The victory was hailed by Poland’s deputy foreign minister and envoy to the European Union, Konrad Szymanski, who called it a “confirmation of Central Europe’s emancipation policy”.

Szymanski told the country’s private TVN-24 broadcaster:

Emancipation not directed at fighting anybody but at making Central Europe visible as a very constructive European and European Union partner.

The win is the latest for a wave of Euroscepticism that has swept the continent in recent years.

Marine Le Pen, leader of France’s National Front, tweeted Orban her congratulations and said the “mass immigration promoted by the EU has been rejected once again”. Le Pen lost out to French President Emmanuel Macron last year in a presidential runoff that pitted her Euroscepticism against Macron’s pro-EU agenda.

Orban said his victory gave Hungarians “the opportunity to defend themselves and to defend Hungary”.

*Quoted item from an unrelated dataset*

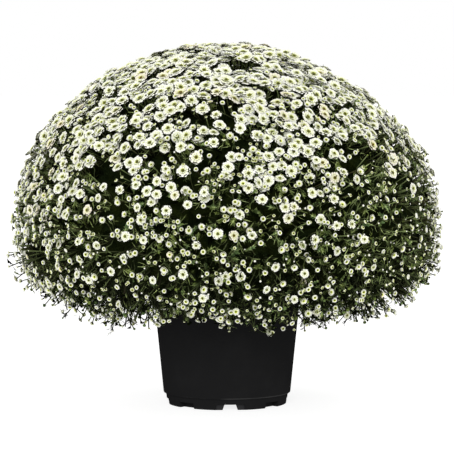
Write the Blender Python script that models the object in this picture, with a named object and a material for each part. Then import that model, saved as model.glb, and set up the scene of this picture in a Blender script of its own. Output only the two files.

Orban told a crowd of cheering supporters in the capital, Budapest on Sunday evening:

Dear friends, there’s a big battle behind us, we secured a historic victory – we got a chance, we created a chance for us to protect Hungary. The high voter turnout puts every doubt into brackets.

The Organisation for Security and Cooperation in Europe is due to present a report into the election on Monday, which could be critical of the legal and media environment around the vote.